Finance Director Tony Quinlan told Reuters the placing of shares at 425 pence each, was a direct response to a downgrade of its debt by ratings agency Standard & Poor's in May. He said any further downgrade, which would take Drax to sub-investment grade status, would limit the company's financial headroom. S&P downgraded the group's long-term corporate credit ratings to BB+ from BBB- and its debt rating to BBB- from BBB in May, retaining a negative outlook. It cited falling earnings this year and the rising business risk from Drax's focus on coal-based power generation.[ID:nRnsO3733S]

"We've discussed it with S&P and we're confident these actions will help address their concerns," Quinlan said. "We could have done nothing, but it was not a risk we wanted to carry."

Shares in the group, which runs the UK's largest coal-fired power plant, in Selby, northern England, hit an all-time low of 419 pence on Tuesday morning but pared losses and were trading down 2.7 percent at 437 pence at 1231 GMT.

The proceeds from the placing of 25.5 million shares, equivalent to 7.5 percent of Drax's equity, will be used to pay off some of the company's 370 million pounds of debt, before the company refinances the balance, which must be done by December 2010.
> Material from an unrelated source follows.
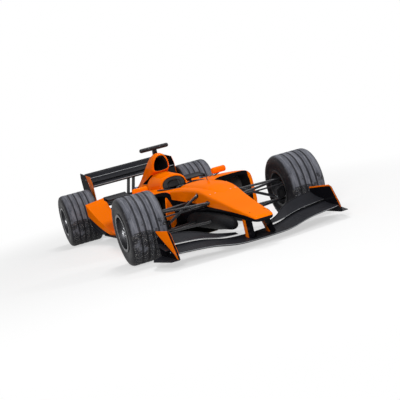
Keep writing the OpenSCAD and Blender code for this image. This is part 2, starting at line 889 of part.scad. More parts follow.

"We're looking to get the refinancing wrapped up this year," Quinlan said. "On completion of the refinancing, we expect S&P to remove the negative outlook from our ratings and move us to stable.

HEALTHIER SPREADS

In a trading update, the group, which provides 7 percent of the UK's electricity, said full-year core earnings will meet consensus forecasts if commodity prices remain at current levels.

Analysts currently forecast on average a 33 percent drop in full-year EBITDA to 299 million pounds, according to Reuters Estimates, and Quinlan told Reuters he did not expect that consensus to change following Tuesday's statement.

Drax also said it has already sold 80 percent of its output for 2010 at higher average margins than for 2009.

Quinlan added that spreads, the difference between the price paid for its electricity and the price to generate it and which have hit lows this year, were looking quite healthy for this winter.